Since Mrs. Kessler had acquired a vested ownership interest equal to that of the decedent in the 28,700 shares of stock acquired as community property in California, the only conceivable property that could have passed to her upon the death of her husband was the right to full control and management of the stock, which we have assumed the decedent continued to exercise after they returned to Ohio. In applying federal death taxes to community property interests, the Supreme Court of the United States in Fernandez, Collr., v. Wiener (1945), 326 U. S., 340, 355, 90 L. Ed., 116, aptly observed: “ * * * As we have seen, the death of the husband of the Louisiana marital community not only operates to transfer his rights in his share of the community property to his heirs or those taking under his will. It terminates his expansive and sometimes profitable control over the wife’s share, and for the first time brings her half of the property into her full and exclusive possession, control and enjoyment.
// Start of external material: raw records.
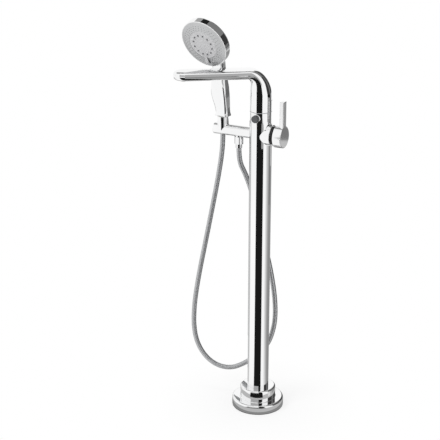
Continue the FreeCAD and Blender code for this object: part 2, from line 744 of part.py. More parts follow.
def shower_hose():
    points = [Vector(*p) for p in hose_route]
    radii = [0.0]
    for k in range(1, len(points) - 1):
        back = points[k - 1] - points[k]
        ahead = points[k + 1] - points[k]
        turn = math.pi - back.getAngle(ahead)
        radii.append(0.45 * min(back.Length, ahead.Length) / math.tan(turn / 2))
    radii.append(0.0)
    path = rounded_path(points, radii)
    section = Part.Wire(Part.makeCircle(hose_diameter / 2, points[0], points[1] - points[0]))
    hose = path.makePipeShell([section], True, False)
    expected = math.pi * hose_diameter ** 2 / 4 * path.Length
    print("hose length", round(path.Length, 1), "volume ratio", round(hose.Volume / expected, 4))
    print("hose radii", [round(r) for r in radii[1:-1]])
    save("shower_hose", hose)


# ---- Handset --------------------------------------------------------------------------------
def rounded_rectangle(width, depth, rounding, centre, lean):
    """A closed outline across the handle, leaning forward (towards -Y) by lean degrees."""
    half_width = width / 2
    half_depth = depth / 2
    corners = [
        Vector(-half_width, -half_depth, 0),
        Vector(half_width, -half_depth, 0),
        Vector(half_width, half_depth, 0),
        Vector(-half_width, half_depth, 0),
    ]
    wire = rounded_path(corners, [rounding] * 4, closed=True)
    wire.Placement = Placement(centre, Rotation(X_AXIS, lean))
    return wire


def on_handset(shape):
    """Turns a shape that was drawn facing -Y on the Z axis, and sets it over the cradle."""
    shape.rotate(Vector(), Z_AXIS, handset_turn)
    shape.translate(Vector(-cradle_reach, 0, 0))
    return shape


def on_face(shape):
    """Sets a shape drawn about Z on the spray face: -Z is its front, and +Y points to the handle."""
    centre = Vector(0, -head_forward, handset_base + head_rise)
    shape.Placement = Placement(centre, Rotation(X_AXIS, head_tilt - 90)).multiply(shape.Placement)
    return on_handset(shape)


def handset_handle():
    def spine(rise, setback=0.0):
        return Vector(0, setback - rise * math.tan(math.radians(handset_lean)), handset_base + rise)

    head = Vector(0, -head_forward, handset_base + head_rise)
    tilt = math.radians(head_tilt)
    back = Vector(0, math.cos(tilt), math.sin(tilt))
    down = Vector(0, math.sin(tilt), -math.cos(tilt))
    radius = head_diameter / 2
    entry = head + back * (head_depth * 0.98) + down * (radius * 0.92)
    inside = head + back * (head_depth * 0.72) + down * (radius * 0.55)
    palm = spine(neck_top - palm_drop)
    taper = spine(neck_top - taper_drop)
    throat = spine(neck_top - throat_drop, neck_setback)
    neck = spine(neck_top, neck_setback)
    sections = [
        rounded_rectangle(handle_width - 1, handle_thickness, handle_corner, spine(0), 0),
        rounded_rectangle(handle_width, handle_thickness, handle_corner, palm, handset_lean),
        rounded_rectangle(handle_width - 2, handle_thickness - 2, handle_corner, taper, handset_lean),
        rounded_rectangle(neck_width, neck_thickness, neck_corner, throat, handset_lean),
        rounded_rectangle(neck_width + 1, neck_thickness, neck_corner, neck, handset_lean + 4),
        rounded_rectangle(neck_width + 8, neck_thickness - 1, neck_corner, entry, head_tilt + 4),
        rounded_rectangle(neck_width + 14, neck_thickness - 8, 6, inside, head_tilt),
    ]
    handle = Part.makeLoft(sections, True, False)
    lower_edges = [e for e in handle.Edges if e.BoundBox.ZMax < handset_base + 0.01]
    return handle.makeFillet(handle_rounding, lower_edges)


def handset_parts():
    radius = head_diameter / 2
    recess = face_diameter / 2 + seat_gap
    shell = on_face(turned([
        (0, face_thickness),
        (recess, face_thickness),
        (recess, 0),
        (radius, 0, 0.8),
        (radius, head_depth * 0.68, 6.0),
        (radius * 0.84, head_depth * 0.96, 12.0),
        (0, head_depth),
    ]))
    handle = on_handset(handset_handle())
    face_clear = on_face(cylinder(2 * recess, -20, face_thickness))
    shaft_hole = on_face(cylinder(selector_shaft_diameter + 2 * running_gap, 0, selector_shaft_length + 1))
    foot = Vector(-cradle_reach, 0, handset_base)
    seat_bore = connector_seat_diameter + 2 * seat_gap
    seat_top = connector_seat_depth + seat_gap
    connector_bore = hose_diameter * 0.7
    seat = cylinder(seat_bore, -1, seat_top, origin=foot)
    water = cylinder(connector_bore, 0, seat_top + 6, origin=foot)
    body = shell.fuse(handle).cut([face_clear, shaft_hole, seat, water])
    save("handset_body", body.removeSplitter())
    connector = cylinder(connector_diameter, -connector_length, -seat_gap, origin=foot)
    connector = connector.fuse(cylinder(connector_seat_diameter, -1, connector_seat_depth, origin=foot))
    connector = connector.cut(cylinder(connector_bore, -2 * connector_length, seat_top, origin=foot))
    save("handset_connector", connector.removeSplitter())

    inner = selector_diameter / 2 + body_gap
    well = face_thickness - 2.0
    face = turned([
        (selector_shaft_diameter / 2 + seat_gap, face_thickness),
        (selector_shaft_diameter / 2 + seat_gap, well),
        (inner, well),
        (inner, -face_crown * 0.8),
        (face_diameter * 0.42, -face_crown * 0.45, 20.0),
        (face_diameter / 2, 0),
        (face_diameter / 2, face_thickness),
    ])
    save("spray_face", on_face(face))
    selector_parts(well)


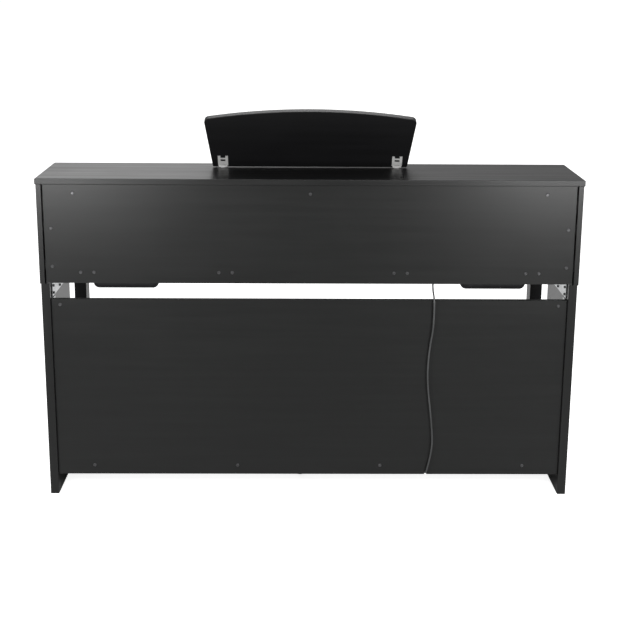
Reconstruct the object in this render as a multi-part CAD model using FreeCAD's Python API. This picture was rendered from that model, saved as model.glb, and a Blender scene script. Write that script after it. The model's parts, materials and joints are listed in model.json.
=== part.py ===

The cessation of these extensive powers of the husband, even though they were powers over property which he never ‘owned’, and the establishment in the wife of new powers of control over her share, though it was always hers, furnish appropriate occasions for the imposition of an excise tax.” (Emphasis added.)

Although the General Assembly apparently could lawfully impose a tax upon the cessation of an exercise of powers of management and control of a vested community property interest, even if we assume there was such a cessation at the death of the decedent in the instant case, the General Assembly has not done so.

In my opinion, one-half interest in the 28,700 shares of stock acquired by Mr. Kessler while the Kesslers were domiciled in California belonged to Mrs. Kessler at the time of the death of her husband in Ohio, and thus were not subject to the Ohio succession tax.

Taft, C. J., and Herbert, J., concur in the foregoing dissenting opinion.